We in the German Government are committed to taking action across all areas and across all ministries as “Team Germany”, and we want to adopt the same approach at international level. And so I am delighted that our Indonesian friends, Environment Minister Siti Nurbaya Bakar and Energy Minister Arifin Tasrif, are here today! Your Foreign Minister also joined us virtually at our G7 Foreign Ministers’ Meeting – because it is clear that we can only tackle the major tasks ahead of us together, with joint action by the G7 and G20. Indonesia will be a key partner for us during our G7 Presidency, as well as beyond this, when it comes to our energy and climate partnerships. And not just with a view to reducing carbon emissions, but in particular when it comes to scientific exchange, technology transfer and financing.
Ladies and gentlemen, esteemed colleagues,
The coming weeks and months will be shaped by challenging negotiations. But they also offer a major opportunity for us as industrialised nations – as the ones responsible for the global warming already recorded – to show, at the G7 summit in Elmau, at the G20 summit in Bali and then at the Climate Change Conference in Egypt:
We can do this. We can shape the future together when we accept responsibility. We can ensure that millions of people see that international cooperation is worth it, because it makes their lives better for the future.

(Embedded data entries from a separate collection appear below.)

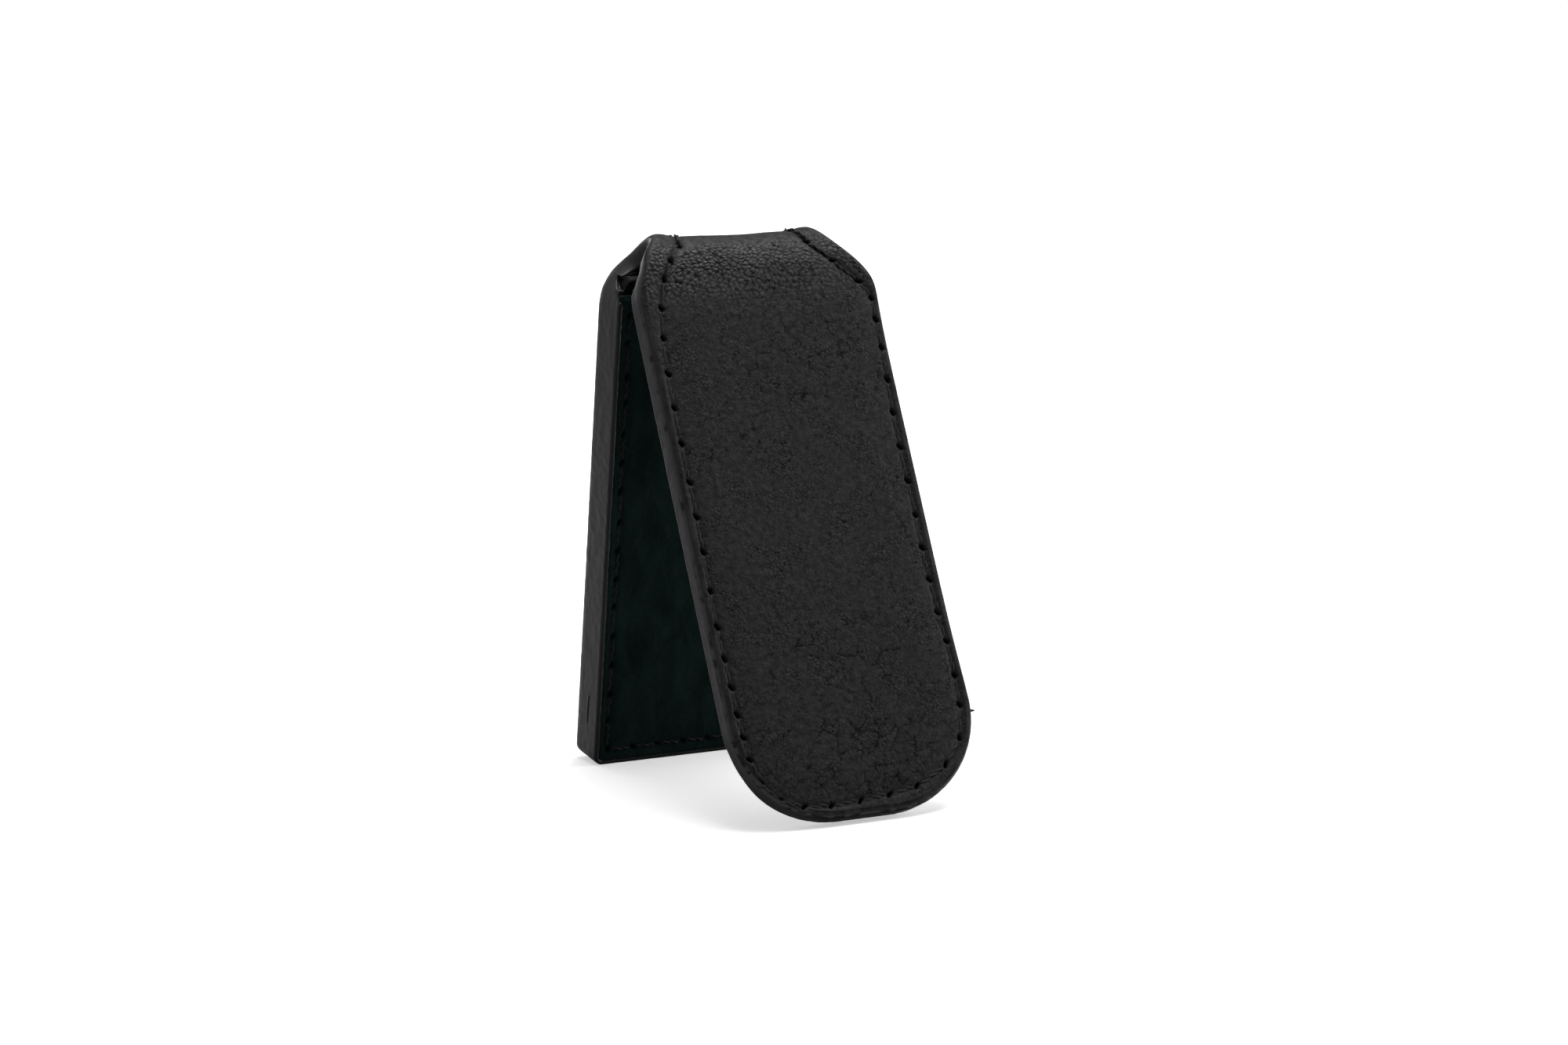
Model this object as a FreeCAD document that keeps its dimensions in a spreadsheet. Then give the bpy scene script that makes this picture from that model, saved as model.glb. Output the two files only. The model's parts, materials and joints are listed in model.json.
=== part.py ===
import FreeCAD, Part
import math
import os

import Sketcher
from FreeCAD import Placement, Rotation, Vector

# Magnetic money clip: one strap of leather folded over at the crown, with a thin rounded front leg
# and a thick square back leg, each a sewn stack of leather layers around magnets.
# Millimetres. +Z up, +X across the clip, -Y towards the front leg. Origin: bottom centre of the clip as it stands.

os.makedirs("parts", exist_ok=True)
doc = FreeCAD.newDocument("magnetic_money_clip")

# ---------------------------------------------------------------- driving dimensions
dims = doc.addObject("Spreadsheet::Sheet", "dims")
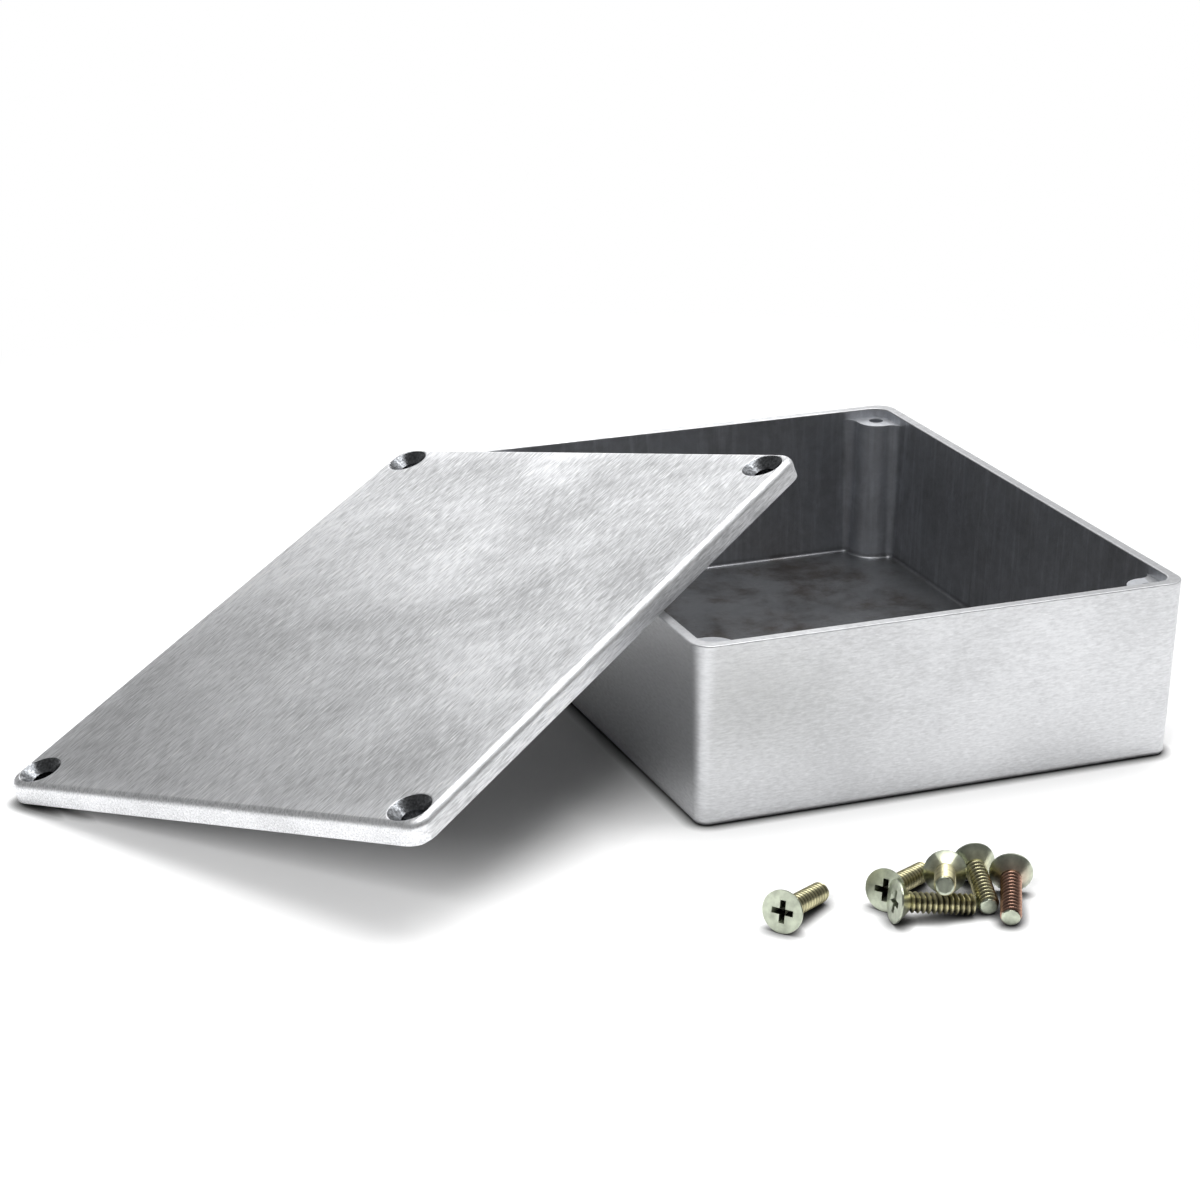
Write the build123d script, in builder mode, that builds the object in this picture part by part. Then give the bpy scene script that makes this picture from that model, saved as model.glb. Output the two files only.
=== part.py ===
from build123d import *
from math import asin, atan2, cos, degrees, hypot, radians, sin, tan
import os

# Die-cast aluminium box with its cover taken off, and the six countersunk screws that close it.
# Frame: origin at the centre of the underside, X along the short side, Y along the long side, Z up.
# The cover leans on the left wall and the screws lie loose in front. Lengths are mm, angles degrees.

# Case, one casting, open at the top
box_width = 94.0
box_length = 119.5
body_height = 33.2
rim_wall = 2.0
floor_thickness = 3.0
outer_draft = 2.2
inner_draft = 2.0
corner_step = 1.4
base_edge_radius = 1.0
rim_inner_radius = 3.0

# Screw posts in the four corners
hole_inset = 5.0
post_radius = 4.0
post_recess = 1.8
post_foot_blend = 1.3
thread_engagement = 0.3
tapped_hole_depth = 12.0

# Cover, one casting
lid_edge = 4.0
lid_plate = 2.2
lid_draft = 2.0
lid_edge_radius = 1.5
lip_clearance = 0.3
lip_width = 1.8
pad_clearance = 0.3
pad_margin = 0.4
pocket_blend = 1.5

# How the cover lies: sloping down to the floor on the left, and turned in its own plane
lid_slope = 18.2
lid_turn = 33.5
lid_shift = -12.0
rest_gap = 0.02

# Screws
screw_length = 13.5
head_radius = 3.55
head_rim = 0.3
head_cone_angle = 90.0
shank_radius = 1.75
shank_clearance = 0.25
head_clearance = 0.25
tip_chamfer = 0.4
recess_reach = 1.9
recess_width = 1.0
recess_depth = 1.6

# Where the screws lie, from the middle of the case's front, with the way that each tip points
lone_x = -49.4
lone_front = 40.5
lone_heading = 37.8
heap_x = -31.2
heap_front = 43.4
heap_gap = 0.05
heading_front = -9.0
heading_behind = 36.0
behind_shift = 0.5
heading_crossing = -118.0
crossing_back = 7.4
heading_middle = -106.0
middle_back = 9.2
heading_last = -118.0
last_back = 3.3

# Sizes that follow from the ones above
outer_inset = body_height * tan(radians(outer_draft))
base_corner_radius = base_edge_radius + corner_step
rim_corner_radius = base_corner_radius + outer_inset
inner_width = box_width - 2 * rim_wall
inner_length = box_length - 2 * rim_wall
post_top = body_height - post_recess
post_inset = post_recess * tan(radians(inner_draft))
core_depth = post_top - floor_thickness
post_blend = post_foot_blend + core_depth * tan(radians(inner_draft))
hole_x = box_width / 2 - hole_inset
hole_y = box_length / 2 - hole_inset
lip_depth = post_recess - pad_clearance
lip_radius = rim_inner_radius - lip_clearance
lip_outline_width = inner_width - 2 * lip_clearance
lip_outline_length = inner_length - 2 * lip_clearance
pocket_depth = lip_depth + lid_edge - lid_plate
cone_depth = (head_radius - shank_radius) / tan(radians(head_cone_angle / 2))


def corner_blocks(radius):
    """Cuts a round-nosed block from each corner of the sketch in hand, centred on the screw hole there."""
    for side_x in (-1, 1):
        for side_y in (-1, 1):
            with Locations((side_x * hole_x, side_y * hole_y)):
                Circle(radius, mode=Mode.SUBTRACT)
            with Locations((side_x * (hole_x + hole_inset / 2), side_y * (hole_y + hole_inset / 2))):
                Rectangle(hole_inset, hole_inset, mode=Mode.SUBTRACT)


def corner_reach(width, length, radius):
    """Gives how far a rounded rectangle reaches down the slope from its centre, when turned as the cover is."""
    turn = radians(lid_turn)
    return (width / 2 - radius) * sin(turn) + (length / 2 - radius) * cos(turn) + radius


def lying(spot, heading, tip_lift=0.0):
    """Gives the location of a screw that lies on its head's rim, with its tip lifted off the floor."""
    reach = screw_length - tip_chamfer - head_rim
    flare = head_radius - shank_radius
    slope = atan2(flare, reach) - asin(tip_lift / hypot(reach, flare))
    height = head_radius * cos(slope) + max(0.0, head_rim * sin(slope))
    return Pos(spot.X, spot.Y, height) * Rot(0, 0, heading) * Rot(0, degrees(slope) - 90, 0)


def room_beside(place, neighbours):
    """Gives the free room between a screw at a place and the nearest of the screws already laid."""
    moved = place * blank.part
    return min(moved.distance_to(other * blank.part) for other in neighbours) - heap_gap


def pushed_up(spot, pull, heading, neighbours, tip_lift=0.0):
    """Slides a lying screw along a direction until only the heap gap is left beside its neighbours."""
    for _ in range(60):
        room = room_beside(lying(spot, heading, tip_lift), neighbours)
        if room < heap_gap / 10:
            break
        spot = spot + pull * room
    return spot


def lowered(spot, heading, neighbours, tip_lift):
    """Lowers the tip of a screw until it rests on its neighbours, and gives the lift that is left."""
    for _ in range(60):
        room = room_beside(lying(spot, heading, tip_lift), neighbours)
        if room < heap_gap / 10 or tip_lift == 0:
            break
        tip_lift = max(tip_lift - room, 0.0)
    return tip_lift


def write_piece(piece, name):
    """Labels one finished piece and writes it to its own file."""
    piece.label = name
    export_step(piece, f"parts/{name}.step")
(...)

And we can ensure that we do not simply discuss technical figures of 0.1 degrees or two percent, but make it clear to the people of the Sahel in very practical terms that we will ensure that the technologies of the future – which can do so much: calculating rainfall, generating clean energy – will help make it possible for grain and cotton to one day be grown again in the Sahel, too. This is a big challenge.
It’s a big challenge – but it is our only chance to save the planet.
Thank you very much for taking part today.